I gentili Ateniesi senza gergo, ma aggiungendo una lettera innanzi al tuo nome, ti chiamano Atimarco, cioè gran disonorato; e tu dovevi averla qualcosa di più dell’antico Timarco.(59) - In Italia poi, cappita! avesti un soprannome eroico, il Ciclope, quando volesti oscenamente rappresentare quell’antica favola di Omero. Tu giacevi ubbriaco tenendo in mano una tazza, allupato Polifemo; e un giovanastro pagato, avendo il palo ritto e bene acuto, era l’Ulisse che ti assaliva per cavarti l’occhio;
Ma lo sfalliva, deviò la lancia,
E la punta ficcossi sopra il mento.
(quando si parla di te sta bene ogni freddura). E tu Ciclope con la bocca aperta, anzi spalancata, te la facevi cecare: anzi come Cariddi avresti voluto con tutti i marinai, i timoni, e gli alberi inghiottirti Nessuno. E questo fatto fu veduto da altri, che v’erano presenti: e tu poi la mattina appresso non trovasti altra scusa che l’ubbriachezza ed il vino. Ora tu ricco di tali e tanti nomi, ti vergogni di questo infausto?

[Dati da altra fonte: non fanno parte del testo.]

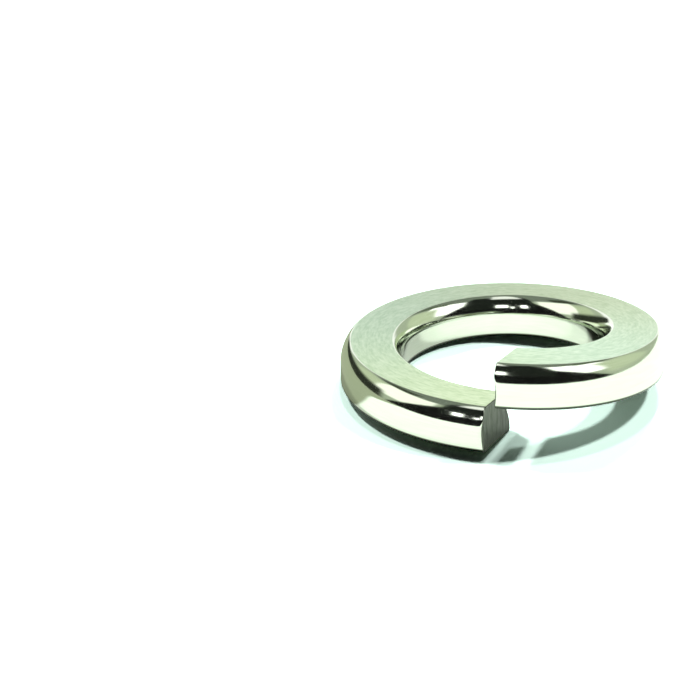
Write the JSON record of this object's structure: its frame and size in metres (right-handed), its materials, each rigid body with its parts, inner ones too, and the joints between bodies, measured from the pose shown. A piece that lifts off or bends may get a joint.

Deh per gli Dei, dimmi che ti senti quando la gente ti dice che sei Lesbio e Fenicio?(60) Non lo capisci questo, come non capivi infausto, e credi che ti lodano? e pure lo sai, per esserci usato, e il solo infausto, come nuovo, dispregi, e scancelli dal catalogo de’ tuoi soprannomi? E però non pure da noi altri sei scardassato ben bene, ma celebrato finanche nei quartieri delle donne. Infatti quando testè in Cizico ardisti di chiedere una in moglie, la valente donna informata bene de’ fatti tuoi, rispose: Non voglio un uomo che ha bisogno dell’uomo.